New Study: Recent ‘Unprecedented’ Cloud Cover Decline Driving Modern (And Past) Climate Change
By Kenneth Richard on 25. March 2025
“[T]he increase in absorbed solar radiation is primarily due to natural variations in cloudiness and surface albedo, which have served as the main forcing factors of the flux above the atmosphere over the last 2 decades.” – Diodato et al., 2025
It is commonly accepted that there has been a satellite-observed (CERES) cloud cover albedo decline that has led to an increase in solar radiation absorbed by the Earth’s oceans. This increasing trend in absorbed solar radiation (ASR) explains the post-2000 global-scale temperature increase (Dübal and Vahrenholt, 2021, Loeb et al., 2021, Stephens et al., 2022, Koutsoyiannis et al., 2023, Loeb et al., 2024, Nikolov and Zeller, 2024).

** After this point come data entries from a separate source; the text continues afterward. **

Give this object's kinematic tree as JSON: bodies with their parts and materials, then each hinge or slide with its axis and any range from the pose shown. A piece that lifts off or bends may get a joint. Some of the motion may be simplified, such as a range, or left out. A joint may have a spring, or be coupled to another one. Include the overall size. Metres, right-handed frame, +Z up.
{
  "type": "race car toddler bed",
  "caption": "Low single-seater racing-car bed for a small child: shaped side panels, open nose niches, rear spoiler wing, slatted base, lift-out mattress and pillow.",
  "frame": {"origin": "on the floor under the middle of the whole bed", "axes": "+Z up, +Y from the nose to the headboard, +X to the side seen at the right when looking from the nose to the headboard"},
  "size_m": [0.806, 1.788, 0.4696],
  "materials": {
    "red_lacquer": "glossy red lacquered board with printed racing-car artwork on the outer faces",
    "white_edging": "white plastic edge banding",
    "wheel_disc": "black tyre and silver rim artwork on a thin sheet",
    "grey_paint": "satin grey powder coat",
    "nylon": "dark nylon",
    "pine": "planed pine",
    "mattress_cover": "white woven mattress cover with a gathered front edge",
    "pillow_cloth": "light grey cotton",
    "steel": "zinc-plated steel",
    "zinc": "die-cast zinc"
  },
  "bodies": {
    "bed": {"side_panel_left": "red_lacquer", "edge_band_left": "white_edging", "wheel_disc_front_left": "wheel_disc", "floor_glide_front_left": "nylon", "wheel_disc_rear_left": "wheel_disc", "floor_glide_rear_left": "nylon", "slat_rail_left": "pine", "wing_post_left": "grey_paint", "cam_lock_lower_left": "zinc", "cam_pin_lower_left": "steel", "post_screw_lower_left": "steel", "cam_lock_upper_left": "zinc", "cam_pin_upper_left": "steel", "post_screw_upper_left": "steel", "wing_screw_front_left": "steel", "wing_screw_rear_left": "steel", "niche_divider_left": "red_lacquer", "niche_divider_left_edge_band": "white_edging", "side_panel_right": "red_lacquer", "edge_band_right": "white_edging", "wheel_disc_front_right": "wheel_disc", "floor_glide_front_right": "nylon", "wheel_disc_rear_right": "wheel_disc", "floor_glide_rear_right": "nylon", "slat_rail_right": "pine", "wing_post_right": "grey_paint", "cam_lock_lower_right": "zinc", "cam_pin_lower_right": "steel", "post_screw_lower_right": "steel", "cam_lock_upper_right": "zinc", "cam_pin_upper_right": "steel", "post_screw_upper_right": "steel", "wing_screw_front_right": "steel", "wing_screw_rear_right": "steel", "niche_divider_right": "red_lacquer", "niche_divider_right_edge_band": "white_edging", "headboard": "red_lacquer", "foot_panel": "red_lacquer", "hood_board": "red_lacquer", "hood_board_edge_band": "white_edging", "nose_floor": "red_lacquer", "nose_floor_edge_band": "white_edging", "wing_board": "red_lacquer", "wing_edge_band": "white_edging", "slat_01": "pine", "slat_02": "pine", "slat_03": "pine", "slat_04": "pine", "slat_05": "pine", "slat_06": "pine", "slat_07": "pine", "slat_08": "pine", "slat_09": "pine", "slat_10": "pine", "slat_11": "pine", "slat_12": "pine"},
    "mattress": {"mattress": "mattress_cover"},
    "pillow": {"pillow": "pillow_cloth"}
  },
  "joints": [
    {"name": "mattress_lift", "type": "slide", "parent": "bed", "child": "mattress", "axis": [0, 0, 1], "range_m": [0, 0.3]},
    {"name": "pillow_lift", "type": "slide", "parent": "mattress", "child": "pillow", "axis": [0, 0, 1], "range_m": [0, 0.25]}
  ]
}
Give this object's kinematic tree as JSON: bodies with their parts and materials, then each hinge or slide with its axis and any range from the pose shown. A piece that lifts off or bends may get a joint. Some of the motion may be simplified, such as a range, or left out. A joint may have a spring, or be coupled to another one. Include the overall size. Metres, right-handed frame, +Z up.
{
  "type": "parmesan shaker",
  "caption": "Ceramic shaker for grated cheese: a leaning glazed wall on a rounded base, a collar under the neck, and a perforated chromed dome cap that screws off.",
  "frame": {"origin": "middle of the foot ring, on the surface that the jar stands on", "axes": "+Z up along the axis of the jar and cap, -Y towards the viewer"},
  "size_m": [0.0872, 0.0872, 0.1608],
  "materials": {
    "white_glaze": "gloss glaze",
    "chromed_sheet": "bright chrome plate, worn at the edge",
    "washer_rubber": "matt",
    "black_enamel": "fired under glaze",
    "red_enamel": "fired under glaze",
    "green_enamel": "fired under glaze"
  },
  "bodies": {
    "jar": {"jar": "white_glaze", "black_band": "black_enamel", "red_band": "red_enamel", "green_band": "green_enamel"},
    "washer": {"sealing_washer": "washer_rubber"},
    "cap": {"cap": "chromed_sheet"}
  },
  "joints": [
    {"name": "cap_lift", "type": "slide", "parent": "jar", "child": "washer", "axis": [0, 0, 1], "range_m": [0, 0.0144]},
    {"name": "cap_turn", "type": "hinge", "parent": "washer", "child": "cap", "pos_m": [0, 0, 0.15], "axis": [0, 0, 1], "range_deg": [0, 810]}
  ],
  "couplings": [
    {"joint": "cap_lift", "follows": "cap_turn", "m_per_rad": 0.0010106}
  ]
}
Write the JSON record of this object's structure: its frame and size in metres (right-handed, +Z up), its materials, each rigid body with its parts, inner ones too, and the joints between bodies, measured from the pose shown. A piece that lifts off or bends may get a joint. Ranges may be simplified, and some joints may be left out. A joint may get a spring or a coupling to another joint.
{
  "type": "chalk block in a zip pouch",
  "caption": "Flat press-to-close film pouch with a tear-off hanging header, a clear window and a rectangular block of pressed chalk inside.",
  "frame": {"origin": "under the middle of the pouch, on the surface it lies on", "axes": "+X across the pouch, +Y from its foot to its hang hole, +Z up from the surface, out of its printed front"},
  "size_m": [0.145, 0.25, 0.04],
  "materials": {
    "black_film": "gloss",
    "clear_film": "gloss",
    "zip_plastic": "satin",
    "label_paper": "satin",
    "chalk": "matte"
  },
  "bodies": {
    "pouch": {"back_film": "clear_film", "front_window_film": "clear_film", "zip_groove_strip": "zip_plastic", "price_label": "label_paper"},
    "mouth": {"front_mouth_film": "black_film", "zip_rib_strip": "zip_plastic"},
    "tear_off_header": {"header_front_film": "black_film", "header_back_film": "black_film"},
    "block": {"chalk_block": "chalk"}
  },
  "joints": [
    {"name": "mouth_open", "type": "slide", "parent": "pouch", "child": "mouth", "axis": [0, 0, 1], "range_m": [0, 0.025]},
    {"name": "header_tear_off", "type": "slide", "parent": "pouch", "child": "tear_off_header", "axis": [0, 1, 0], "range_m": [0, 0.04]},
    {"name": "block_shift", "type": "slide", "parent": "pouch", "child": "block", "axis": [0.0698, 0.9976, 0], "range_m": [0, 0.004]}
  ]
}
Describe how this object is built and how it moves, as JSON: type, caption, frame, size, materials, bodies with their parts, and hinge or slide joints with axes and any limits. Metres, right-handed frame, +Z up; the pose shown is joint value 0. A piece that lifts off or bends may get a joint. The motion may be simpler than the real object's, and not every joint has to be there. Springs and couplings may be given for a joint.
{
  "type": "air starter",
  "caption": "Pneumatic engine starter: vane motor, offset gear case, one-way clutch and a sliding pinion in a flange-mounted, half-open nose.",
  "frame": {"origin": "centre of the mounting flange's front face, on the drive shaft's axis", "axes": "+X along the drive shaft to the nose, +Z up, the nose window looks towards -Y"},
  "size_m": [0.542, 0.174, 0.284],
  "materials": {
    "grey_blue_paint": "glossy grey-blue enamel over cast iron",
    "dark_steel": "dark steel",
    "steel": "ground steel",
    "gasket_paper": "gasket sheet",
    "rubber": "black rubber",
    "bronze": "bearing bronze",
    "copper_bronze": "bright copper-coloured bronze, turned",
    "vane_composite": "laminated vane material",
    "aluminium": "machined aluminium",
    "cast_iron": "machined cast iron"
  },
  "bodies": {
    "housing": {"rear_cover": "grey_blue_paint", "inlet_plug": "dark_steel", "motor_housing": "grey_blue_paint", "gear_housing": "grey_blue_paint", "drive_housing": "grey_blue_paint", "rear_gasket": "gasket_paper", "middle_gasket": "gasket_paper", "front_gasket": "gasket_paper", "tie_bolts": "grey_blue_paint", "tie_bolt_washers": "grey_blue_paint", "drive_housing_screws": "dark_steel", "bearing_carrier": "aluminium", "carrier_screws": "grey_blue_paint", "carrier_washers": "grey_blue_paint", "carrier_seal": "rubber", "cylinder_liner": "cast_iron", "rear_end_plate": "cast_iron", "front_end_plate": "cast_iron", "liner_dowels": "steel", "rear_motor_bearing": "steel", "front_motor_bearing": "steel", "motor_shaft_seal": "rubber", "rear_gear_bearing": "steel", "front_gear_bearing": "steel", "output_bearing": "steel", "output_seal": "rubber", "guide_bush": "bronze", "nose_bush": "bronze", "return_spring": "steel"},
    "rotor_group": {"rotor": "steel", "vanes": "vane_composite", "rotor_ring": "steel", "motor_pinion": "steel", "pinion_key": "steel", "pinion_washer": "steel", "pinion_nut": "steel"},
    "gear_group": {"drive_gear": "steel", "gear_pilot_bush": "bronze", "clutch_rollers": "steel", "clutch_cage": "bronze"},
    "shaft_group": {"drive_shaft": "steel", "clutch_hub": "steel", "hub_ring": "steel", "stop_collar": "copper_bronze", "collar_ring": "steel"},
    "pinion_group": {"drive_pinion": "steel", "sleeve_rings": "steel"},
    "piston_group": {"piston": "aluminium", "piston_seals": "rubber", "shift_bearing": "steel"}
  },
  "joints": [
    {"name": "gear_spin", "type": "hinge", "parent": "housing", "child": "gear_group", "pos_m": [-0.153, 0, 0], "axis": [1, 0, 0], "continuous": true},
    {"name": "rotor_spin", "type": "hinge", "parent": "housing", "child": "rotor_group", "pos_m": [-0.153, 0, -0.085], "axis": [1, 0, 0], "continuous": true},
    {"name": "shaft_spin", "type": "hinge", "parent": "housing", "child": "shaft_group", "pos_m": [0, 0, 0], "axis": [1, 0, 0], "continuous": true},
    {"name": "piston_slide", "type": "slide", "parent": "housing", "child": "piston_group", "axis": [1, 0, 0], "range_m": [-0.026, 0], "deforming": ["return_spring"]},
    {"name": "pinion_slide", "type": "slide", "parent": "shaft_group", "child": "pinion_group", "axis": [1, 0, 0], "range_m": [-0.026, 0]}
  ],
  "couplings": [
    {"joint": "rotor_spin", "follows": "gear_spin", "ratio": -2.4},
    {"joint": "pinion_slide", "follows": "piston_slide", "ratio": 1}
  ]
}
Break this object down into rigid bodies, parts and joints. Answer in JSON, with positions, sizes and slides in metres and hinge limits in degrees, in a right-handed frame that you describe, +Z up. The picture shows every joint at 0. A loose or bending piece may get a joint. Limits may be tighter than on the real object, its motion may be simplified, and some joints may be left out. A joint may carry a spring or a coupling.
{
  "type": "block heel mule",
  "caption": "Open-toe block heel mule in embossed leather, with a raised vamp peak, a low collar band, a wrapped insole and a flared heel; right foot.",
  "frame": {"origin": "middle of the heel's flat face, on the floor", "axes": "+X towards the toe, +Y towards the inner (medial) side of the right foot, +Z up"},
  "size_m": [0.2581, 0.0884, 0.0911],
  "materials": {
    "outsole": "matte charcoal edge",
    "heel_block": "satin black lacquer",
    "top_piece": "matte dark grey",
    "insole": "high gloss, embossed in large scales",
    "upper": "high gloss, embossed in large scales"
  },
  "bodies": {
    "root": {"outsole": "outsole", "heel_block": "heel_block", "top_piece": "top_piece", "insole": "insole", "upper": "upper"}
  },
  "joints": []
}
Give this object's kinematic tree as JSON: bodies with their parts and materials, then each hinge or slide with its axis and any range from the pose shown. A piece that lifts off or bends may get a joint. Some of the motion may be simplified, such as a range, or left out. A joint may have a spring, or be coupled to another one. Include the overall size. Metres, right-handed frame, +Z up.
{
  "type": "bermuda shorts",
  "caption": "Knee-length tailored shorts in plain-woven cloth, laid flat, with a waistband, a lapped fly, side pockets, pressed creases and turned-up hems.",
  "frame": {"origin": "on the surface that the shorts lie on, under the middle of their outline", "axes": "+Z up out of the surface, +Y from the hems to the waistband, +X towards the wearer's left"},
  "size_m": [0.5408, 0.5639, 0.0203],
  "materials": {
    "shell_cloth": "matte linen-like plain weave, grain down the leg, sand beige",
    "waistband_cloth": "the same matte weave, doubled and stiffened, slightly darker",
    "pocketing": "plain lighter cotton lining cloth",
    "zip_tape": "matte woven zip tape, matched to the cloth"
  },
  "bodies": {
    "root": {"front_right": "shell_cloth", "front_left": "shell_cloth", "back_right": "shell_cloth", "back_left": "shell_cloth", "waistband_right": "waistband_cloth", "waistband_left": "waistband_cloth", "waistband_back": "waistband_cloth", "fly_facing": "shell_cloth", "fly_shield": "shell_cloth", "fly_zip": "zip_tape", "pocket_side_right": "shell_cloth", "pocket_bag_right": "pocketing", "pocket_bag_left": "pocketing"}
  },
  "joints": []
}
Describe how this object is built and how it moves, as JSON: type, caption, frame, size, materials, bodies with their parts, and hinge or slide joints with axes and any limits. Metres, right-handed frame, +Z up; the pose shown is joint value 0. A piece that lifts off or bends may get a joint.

And now, in two new studies (Diodato et al., 2024 and Diodato et al., 2025), scientists have begun formulating reconstructions of cloud cover over the Mediterranean region that can be dated all the way back to the Medieval Warm Period, or 970 CE.
The authors suggest their reconstructions of cloud cover may be representative of more than just this region, as it is a product of large scale processes that may “transcend geographical boundaries.” In other words, what happens in the Mediterranean region may well have global implications.